## Task prompt
Look through the entries below and extract exactly the lines from the one containing "build_motor(steel, ivory, grey_rubber, brass)" through the one containing "obj.matrix_parent_inverse = Matrix.Identity(4)", ends included.

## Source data
■ ■ ■
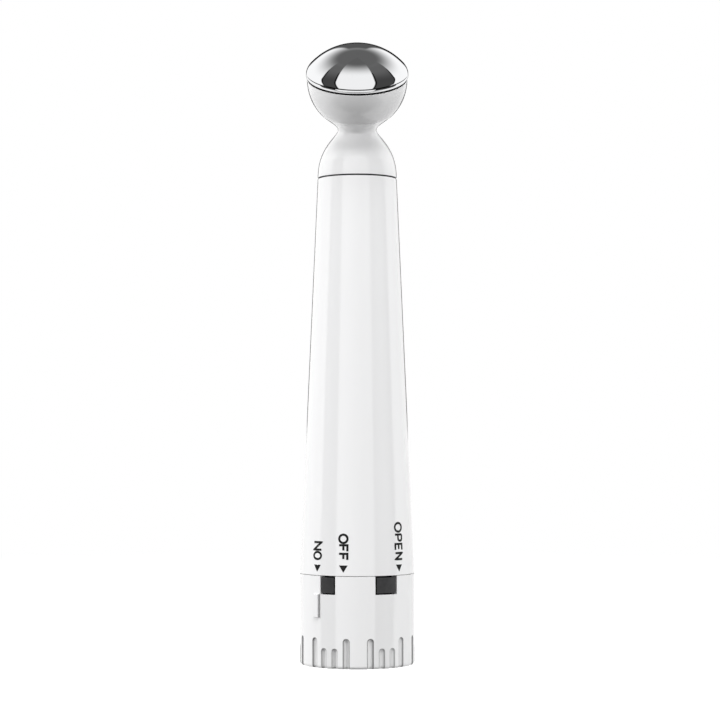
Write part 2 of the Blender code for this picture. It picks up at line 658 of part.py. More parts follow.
def build_motor(steel, ivory, rubber, brass):
    """Vibration motor: flatted can, end cap, bush and terminals in a rubber sleeve."""
    outline = flatted_outline(MOTOR_RADIUS, MOTOR_FLAT_WIDTH / 2)
    middle = Matrix.Translation((0, 0, (MOTOR_CAN_BASE + MOTOR_CAN_TOP) / 2))
    plate("motor_can", outline, MOTOR_CAN_LENGTH, middle, steel)
    middle = Matrix.Translation((0, 0, (MOTOR_CAP_BASE + MOTOR_CAP_TOP) / 2))
    plate("motor_end_cap", outline, MOTOR_CAP_LENGTH, middle, ivory)
    bush_base = MOTOR_CAN_TOP + SEAT_GAP
    bush_bore = SHAFT_RADIUS + SEAT_GAP
    bush = [(BUSH_RADIUS, bush_base + BUSH_LENGTH), (BUSH_RADIUS, bush_base), (bush_bore, bush_base),
            (bush_bore, bush_base + BUSH_LENGTH)]
    turned("motor_bush", bush, COARSE_STEPS, brass)
    size = (TERMINAL_THICKNESS, TERMINAL_WIDTH, TERMINAL_LENGTH)
    level = TERMINAL_TOP - TERMINAL_LENGTH / 2
    half = TERMINAL_SPACING / 2
    for name, side in (("terminal_positive", half), ("terminal_negative", -half)):
        block(name, size, Matrix.Translation((side, 0, level)), brass)
    sleeve_outline = [(0, SLEEVE_TOP), (handle_bore(SLEEVE_TOP) - SEAT_GAP, SLEEVE_TOP),
                      (handle_bore(SLEEVE_BASE) - SEAT_GAP, SLEEVE_BASE), (0, SLEEVE_BASE)]
    sleeve = turned("motor_sleeve", sleeve_outline, MEDIUM_STEPS, rubber)
    pocket = flatted_outline(MOTOR_RADIUS + SEAT_GAP, MOTOR_FLAT_WIDTH / 2 + SEAT_GAP)
    middle = Matrix.Translation((0, 0, (SLEEVE_BASE + SLEEVE_TOP) / 2))
    cutter = plate("sleeve_pocket_cutter", pocket, SLEEVE_TOP - SLEEVE_BASE + 2 * CUT_OVERRUN, middle)
    boolean(sleeve, cutter, "DIFFERENCE")


def build_rotor(steel, brass):
    """Rotor: the motor's shaft and the eccentric weight that shakes the head."""
    top = SHAFT_BASE + SHAFT_LENGTH
    shaft = [(0, top), (SHAFT_RADIUS, top), (SHAFT_RADIUS, SHAFT_BASE), (0, SHAFT_BASE)]
    turned("motor_shaft", shaft, COARSE_STEPS, steel)
    weight_top = top - SHAFT_RADIUS
    weight_base = weight_top - WEIGHT_LENGTH
    half_disc = arc((0, 0), WEIGHT_RADIUS, -math.pi / 2, math.pi / 2, 14)
    hub = arc((0, 0), WEIGHT_HUB_RADIUS, math.pi / 2, 3 * math.pi / 2, 8)
    middle = Matrix.Translation((0, 0, (weight_base + weight_top) / 2))
    weight = plate("eccentric_weight", half_disc + hub, WEIGHT_LENGTH, middle, brass)
    bore = SHAFT_RADIUS + SEAT_GAP
    bore_outline = [(0, weight_top + CUT_OVERRUN), (bore, weight_top + CUT_OVERRUN),
                    (bore, weight_base - CUT_OVERRUN), (0, weight_base - CUT_OVERRUN)]
    boolean(weight, turned("weight_bore_cutter", bore_outline, COARSE_STEPS), "DIFFERENCE")


def build_holder(black):
    """Battery holder: slotted tube with a closed end, a foot flange and four tapered fins."""
    flange_radius = handle_bore(HOLDER_BASE + HOLDER_FLANGE) - SEAT_GAP
    flange_top = HOLDER_BASE + HOLDER_FLANGE
    outline = [(0, HOLDER_TOP), (HOLDER_RADIUS, HOLDER_TOP), (HOLDER_RADIUS, flange_top),
               (flange_radius, flange_top), (flange_radius, HOLDER_BASE), (HOLDER_BORE, HOLDER_BASE),
               (HOLDER_BORE, HOLDER_END), (0, HOLDER_END)]
    holder = turned("battery_holder", outline, MEDIUM_STEPS, black)
    root = HOLDER_RADIUS - FUSE_DEPTH
    fin_base = flange_top - HOLDER_FLANGE / 2
    fin_outline = [(root, fin_base), (handle_bore(fin_base) - SEAT_GAP, fin_base),
                   (handle_bore(HOLDER_END) - SEAT_GAP, HOLDER_END), (root, HOLDER_END)]
    upright = Matrix.Rotation(math.pi / 2, 4, "X")
    for number, azimuth in enumerate(FIN_AZIMUTHS):
        place = azimuth_place(azimuth, 0, 0) @ upright
        boolean(holder, plate(f"fin_{number}", fin_outline, FIN_THICKNESS, place), "UNION")
    middle = (HOLDER_BASE + HOLDER_END) / 2
    window = block("holder_window_cutter", (4 * HOLDER_RADIUS, HOLDER_WINDOW_WIDTH, HOLDER_WINDOW_LENGTH),
                   Matrix.Translation((0, 0, middle)))
    boolean(holder, window, "DIFFERENCE")
    strip_room = STRIP_WIDTH + 2 * SEAT_GAP
    channel_depth = flange_radius - HOLDER_RADIUS
    channel = block("strip_channel_cutter",
                    (strip_room, channel_depth + CUT_OVERRUN, HOLDER_FLANGE + 2 * CUT_OVERRUN),
                    Matrix.Translation((0, HOLDER_RADIUS + (channel_depth + CUT_OVERRUN) / 2,
                                        HOLDER_BASE + HOLDER_FLANGE / 2)))
    boolean(holder, channel, "DIFFERENCE")
    tail_slot = block("tail_slot_cutter",
                      (CONTACT_THICKNESS + 2 * SEAT_GAP, TAIL_WIDTH + 2 * SEAT_GAP,
                       HOLDER_END_WALL + 2 * CUT_OVERRUN),
                      Matrix.Translation((TAIL_OFFSET, 0, HOLDER_END + HOLDER_END_WALL / 2)))
    boolean(holder, tail_slot, "DIFFERENCE")


def build_cell(sleeve_colour):
    """Battery cell of the slim size, its nub towards the head."""
    body_top = CELL_TOP - NUB_HEIGHT
    edge = CELL_RADIUS - CELL_EDGE_RADIUS
    outline = [(0, CELL_TOP), (NUB_RADIUS, CELL_TOP), (NUB_RADIUS, body_top)]
    outline += arc((edge, body_top - CELL_EDGE_RADIUS), CELL_EDGE_RADIUS, math.pi / 2, 0, 2)
    outline += arc((edge, CELL_BASE_HEIGHT + CELL_EDGE_RADIUS), CELL_EDGE_RADIUS, 0, -math.pi / 2, 2)
    outline += [(0, CELL_BASE_HEIGHT)]
    turned("battery_cell", outline, MEDIUM_STEPS, sleeve_colour)


def build_contacts(brass):
    """Positive contact in the holder's end and the strip that leads down to the cap."""
    disc_top = HOLDER_END - SEAT_GAP
    disc_base = disc_top - CONTACT_THICKNESS
    dimple_base = CELL_TOP + SEAT_GAP
    outline = [(0, disc_top), (CONTACT_DISC_RADIUS, disc_top), (CONTACT_DISC_RADIUS, disc_base),
               (DIMPLE_RADIUS, disc_base), (DIMPLE_RADIUS / 2, dimple_base), (0, dimple_base)]
    contact = turned("positive_contact", outline, COARSE_STEPS, brass)
    tail_base = disc_base + CONTACT_THICKNESS / 2
    tail_top = HOLDER_TOP + TAIL_LENGTH
    tail = block("contact_tail", (CONTACT_THICKNESS, TAIL_WIDTH, tail_top - tail_base),
                 Matrix.Translation((TAIL_OFFSET, 0, (tail_base + tail_top) / 2)))
    boolean(contact, tail, "UNION")
    foot_base = PLATE_TOP + TONGUE_RISE + SEAT_GAP
    outer = STRIP_INNER + STRIP_THICKNESS
    profile = [(STRIP_INNER, HOLDER_TOP), (STRIP_INNER, foot_base), (outer + STRIP_FOOT, foot_base),
               (outer + STRIP_FOOT, foot_base + STRIP_THICKNESS), (outer, foot_base + STRIP_THICKNESS),
               (outer, HOLDER_TOP)]
    upright = azimuth_place(180, 0, 0) @ Matrix.Rotation(math.pi / 2, 4, "X")
    plate("contact_strip", profile, STRIP_WIDTH, upright, brass)


def wire_route(start, end, bulge):
    """Return a smooth route that rises from one solder point to another and bows sideways."""
    points = []
    for index in range(WIRE_POINTS + 1):
        share = index / WIRE_POINTS
        ease = share * share * (3 - 2 * share)
        bow = math.sin(math.pi * share) ** 2
        flat = start.lerp(end, ease) + bulge * bow
        points.append(Vector((flat.x, flat.y, start.z + (end.z - start.z) * share)))
    return points


def build_wires(red, black):
    """Two wires from the contacts to the motor's terminals."""
    end_level = TERMINAL_TOP - TERMINAL_LENGTH - SEAT_GAP
    half = TERMINAL_SPACING / 2
    start = Vector((TAIL_OFFSET, 0, HOLDER_TOP + TAIL_LENGTH + SEAT_GAP))
    end = Vector((half, 0, end_level))
    tube("wire_positive", wire_route(start, end, Vector((0, -WIRE_BOW_POSITIVE, 0))), WIRE_RADIUS, 2, red)
    start = Vector((0, STRIP_INNER + STRIP_THICKNESS / 2, HOLDER_TOP + SEAT_GAP))
    end = Vector((-half, 0, end_level))
    tube("wire_negative", wire_route(start, end, Vector((-WIRE_BOW_NEGATIVE, 0, 0))), WIRE_RADIUS, 2, black)


def main():
    """Build every piece of the pen."""
    white = finish_material("gloss_white_plastic", (0.86, 0.87, 0.88), 0.22)
    black = finish_material("black_plastic", (0.02, 0.02, 0.022), 0.4)
    rubber = finish_material("black_rubber", (0.015, 0.015, 0.015), 0.7)
    grey_rubber = finish_material("grey_rubber", (0.16, 0.16, 0.17), 0.8)
    chrome = finish_material("polished_chrome", (0.8, 0.81, 0.83), 0.05, 1.0)
    steel = finish_material("nickel_steel", (0.6, 0.6, 0.58), 0.3, 1.0)
    brass = finish_material("brass", (0.72, 0.55, 0.26), 0.3, 1.0)
    ivory = finish_material("ivory_nylon", (0.8, 0.77, 0.68), 0.5)
    red = finish_material("red_wire_cover", (0.5, 0.02, 0.02), 0.5)
    dark = finish_material("black_wire_cover", (0.02, 0.02, 0.02), 0.5)
    cell_colour = finish_material("cell_sleeve", (0.10, 0.20, 0.34), 0.35, 0.2)
    build_cap(white)
    build_spring_plate(steel)
    build_spring(steel)
    build_switch_ring(black)
    build_collar(black)
    build_handle(white, rubber)
    build_head(white)
    build_dome(chrome, steel)
    build_motor(steel, ivory, grey_rubber, brass)
    build_rotor(steel, brass)
    build_holder(black)
    build_cell(cell_colour)
    build_contacts(brass)
    build_wires(red, dark)


main()
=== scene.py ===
"""Eye massager pen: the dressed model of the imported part, standing in a white photo studio.

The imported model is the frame.  The shells that the eye meets are worked out again as fine
numpy surfaces, the other nodes keep their shape, and every piece gets a procedural finish.
Lengths are in metres.  An azimuth is counted in degrees from the front (-Y) towards +X.
"""

import logging
import math
from dataclasses import dataclass
from enum import Enum

import bpy
import numpy as np
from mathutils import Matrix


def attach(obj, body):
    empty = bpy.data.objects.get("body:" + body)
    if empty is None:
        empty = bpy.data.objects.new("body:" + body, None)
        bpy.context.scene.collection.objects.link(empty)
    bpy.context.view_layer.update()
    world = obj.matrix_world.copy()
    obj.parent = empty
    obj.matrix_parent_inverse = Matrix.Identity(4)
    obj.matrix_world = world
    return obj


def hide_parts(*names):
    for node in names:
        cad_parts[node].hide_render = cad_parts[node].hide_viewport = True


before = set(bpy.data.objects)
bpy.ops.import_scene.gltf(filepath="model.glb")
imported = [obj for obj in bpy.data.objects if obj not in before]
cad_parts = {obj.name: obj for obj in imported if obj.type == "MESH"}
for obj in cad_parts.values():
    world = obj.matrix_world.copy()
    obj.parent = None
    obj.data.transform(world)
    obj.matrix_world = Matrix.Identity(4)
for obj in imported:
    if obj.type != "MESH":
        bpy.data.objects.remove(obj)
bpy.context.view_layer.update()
LOG = logging.getLogger("eye_massager")

MM = 0.001
SHARP_ANGLE = math.radians(32.0)
HOLD = 0.04 * MM
COAT_ROUGHNESS = 0.03
NO_FANS = np.empty((0, 3), int)

Colour = tuple[float, float, float]
Tree = bpy.types.NodeTree
Socket = bpy.types.NodeSocket
Piece = bpy.types.Object


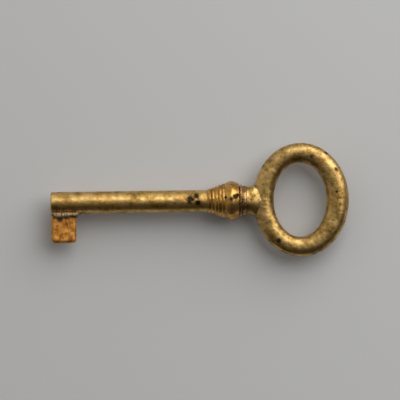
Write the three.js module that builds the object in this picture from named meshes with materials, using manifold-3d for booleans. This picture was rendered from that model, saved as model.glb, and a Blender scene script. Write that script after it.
■ ■ ■
## Solution to this problem
    build_motor(steel, ivory, grey_rubber, brass)
    build_rotor(steel, brass)
    build_holder(black)
    build_cell(cell_colour)
    build_contacts(brass)
    build_wires(red, dark)


main()
=== scene.py ===
"""Eye massager pen: the dressed model of the imported part, standing in a white photo studio.

The imported model is the frame.  The shells that the eye meets are worked out again as fine
numpy surfaces, the other nodes keep their shape, and every piece gets a procedural finish.
Lengths are in metres.  An azimuth is counted in degrees from the front (-Y) towards +X.
"""

import logging
import math
from dataclasses import dataclass
from enum import Enum

import bpy
import numpy as np
from mathutils import Matrix


def attach(obj, body):
    empty = bpy.data.objects.get("body:" + body)
    if empty is None:
        empty = bpy.data.objects.new("body:" + body, None)
        bpy.context.scene.collection.objects.link(empty)
    bpy.context.view_layer.update()
    world = obj.matrix_world.copy()
    obj.parent = empty
    obj.matrix_parent_inverse = Matrix.Identity(4)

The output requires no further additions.